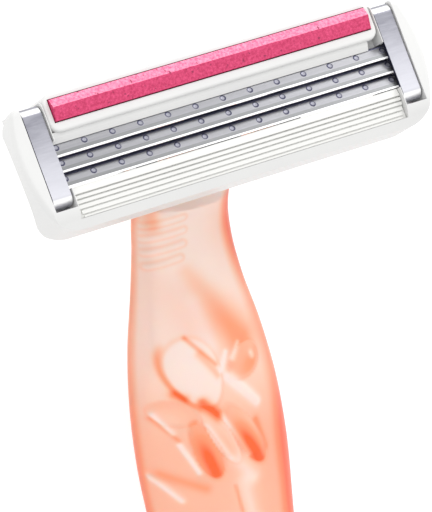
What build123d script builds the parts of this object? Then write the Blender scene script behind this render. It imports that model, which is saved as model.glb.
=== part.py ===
from build123d import *
from math import cos, radians, sin
import os

# A cartridge razor lying on the back of its handle with the blades up.
# Millimetres, +Z up, +X along the blades, +Y from the tail of the handle to the head.
# The origin is under the middle of the razor, on the surface that it lies on.

# ---- where the head and the docking axis stand ----
face_tilt = 25.0            # the shaving face leans this far from level, towards +Y
head_reach = 58.35          # middle cutting edge, from the middle of the razor's length
head_height = 17.7          # middle cutting edge, above the table
dock_tilt = 50.0            # the docking axis rises this far from level
pivot_drop = 5.4            # swivel axis below the cutting edges, square to the face
pivot_shift = -0.3          # swivel axis from the middle edge, along the face

# ---- cartridge, in its own face frame: x along the blades, y towards the strip ----
cap_half_length = 20.75
cap_top = 6.35
cap_bottom = -5.1
cap_crown = 0.5             # end caps stand this far above the cutting edges
frame_crown = 0.45          # and the frame of the strip this far
cap_round = 0.5
box_depth = 3.9             # rear of the moulding, below the cutting edges
box_half_length = 18.95
frame_half_length = 16.9
frame_corner = 1.0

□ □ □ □

● **SET PROBLEM**
All the data must be duplicated exactly, with nothing added or removed.

● **COMPLETED EXERCISE**
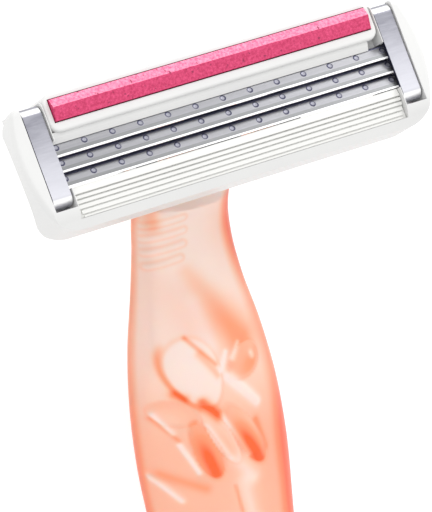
What build123d script builds the parts of this object? Then write the Blender scene script behind this render. It imports that model, which is saved as model.glb.
=== part.py ===
from build123d import *
from math import cos, radians, sin
import os

# A cartridge razor lying on the back of its handle with the blades up.
# Millimetres, +Z up, +X along the blades, +Y from the tail of the handle to the head.
# The origin is under the middle of the razor, on the surface that it lies on.

# ---- where the head and the docking axis stand ----
face_tilt = 25.0            # the shaving face leans this far from level, towards +Y
head_reach = 58.35          # middle cutting edge, from the middle of the razor's length
head_height = 17.7          # middle cutting edge, above the table
dock_tilt = 50.0            # the docking axis rises this far from level
pivot_drop = 5.4            # swivel axis below the cutting edges, square to the face
pivot_shift = -0.3          # swivel axis from the middle edge, along the face

# ---- cartridge, in its own face frame: x along the blades, y towards the strip ----
cap_half_length = 20.75
cap_top = 6.35
cap_bottom = -5.1
cap_crown = 0.5             # end caps stand this far above the cutting edges
frame_crown = 0.45          # and the frame of the strip this far
cap_round = 0.5
box_depth = 3.9             # rear of the moulding, below the cutting edges
box_half_length = 18.95
frame_half_length = 16.9
frame_corner = 1.0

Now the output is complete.